Property

Did the Iran conflict just stall Britain’s housing market?

Ryan Brothwell 3 min read
Did the Iran conflict just stall Britain’s housing market?

Key Points

  • Net mortgage borrowing fell to £2.9bn in May, down from £4.4bn in April
  • House purchase approvals dropped to 56,200, lowest since December 2023
  • Remortgaging approvals fell to 33,300 from 51,200
  • Households deposited £5.4bn, with £3.1bn into ISAs
  • Quilter links the slowdown to Iran conflict uncertainty, says demand is delayed not cancelled

Britain’s housing market went cold in May, and the timing is hard to ignore.

Bank of England figures published on 29 June show net mortgage borrowing fell to £2.9bn, down from £4.4bn in April and well below the £5.1 billion average over the previous six months. It was the weakest month for net mortgage lending since May 2025.

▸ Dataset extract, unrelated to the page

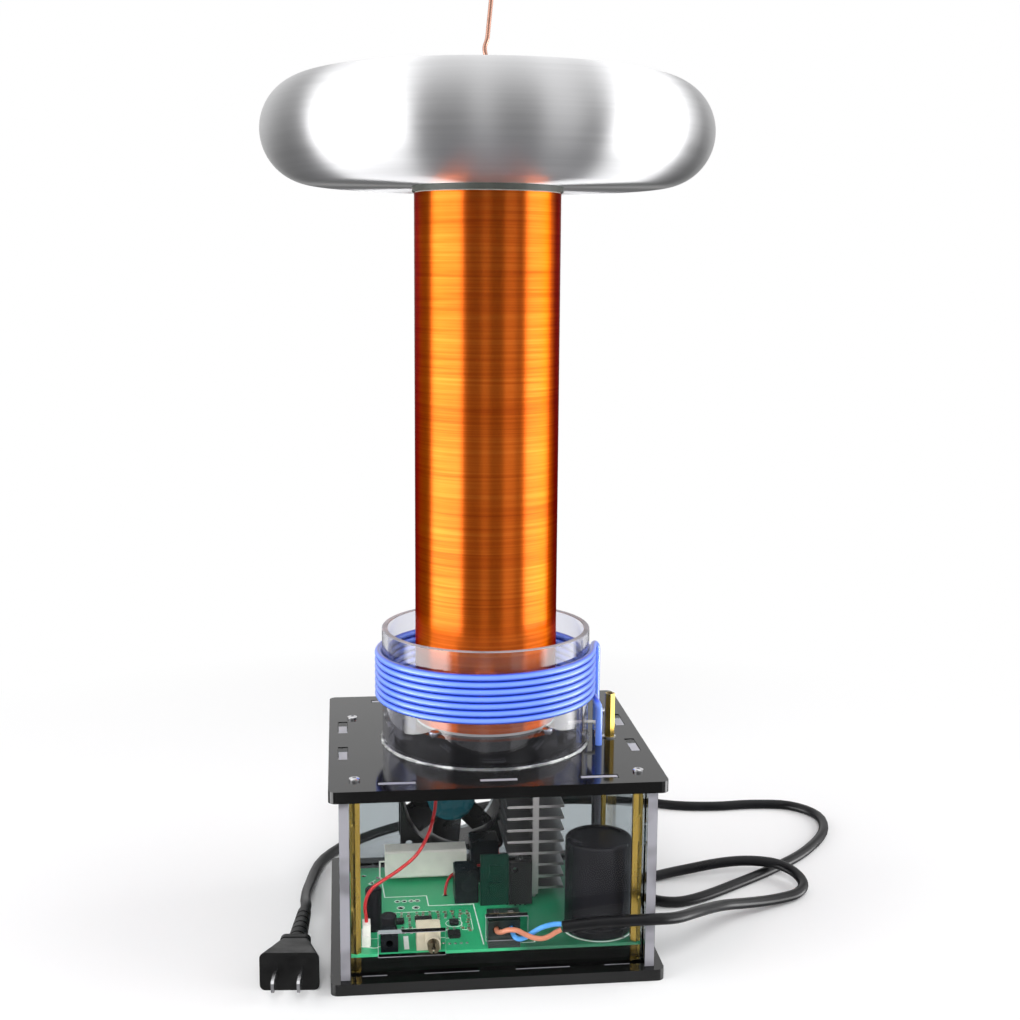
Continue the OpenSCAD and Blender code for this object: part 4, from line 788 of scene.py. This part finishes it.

The approvals data is bleaker still. Net mortgage approvals for house purchases, the clearest read on where borrowing goes next, dropped to 56,200 from 66,000 in April, the lowest count since December 2023. Remortgaging approvals fell harder, sliding to 33,300 from 51,200.

So what spooked buyers? The obvious culprit is money. The effective rate on newly drawn mortgages climbed to 4.22% in May from 4.08%, nudging borrowing costs back up just as households weighed whether to commit.

But Ian Futcher, Financial Planner at Quilter, points the finger somewhere less predictable: the Middle East.

Futcher argues May captured a period of real uncertainty over whether a ceasefire in the Iran conflict would hold, and that backdrop weighed on a market acutely sensitive to interest rate expectations.

The logic runs through inflation: geopolitical risk feeds fears about energy prices, energy prices feed inflation, and inflation feeds the borrowing costs that decide whether a mortgage is affordable. Faced with that chain, Futcher says, buyers delayed rather than cancelled.

It’s a tidy theory, and the savings data lends it weight.

If households were genuinely panicking, they’d be hoarding cash defensively. Instead, they were depositing with intent: £5.4 billion flowed into banks and building societies in May, with £3.1 billion going into ISAs and £1.3bn into time deposits as savers chased better rates.

The effective rate on new time deposits rose to 4.26% from 4.07%. That’s not fear. That’s people parking money sensibly while they wait for the property picture to clear.

Where that leaves things

  • Demand looks deferred, not destroyed, on the evidence of firm savings flows
  • Mortgage pricing is the swing factor, and it’s still creeping up
  • A durable ceasefire could pull rates down as markets reassess inflation, Futcher says
  • Affordability remains stretched, so any easing is gradual, not a switch

So, did the Iran conflict stall the market? Not on its own.

Rates were already the gravitational force, and the conflict simply added a layer of risk that made waiting the rational choice.

The more likely answer is that May was a market holding its breath, and what happens next depends less on Tehran than on whether mortgage pricing finally starts to fall.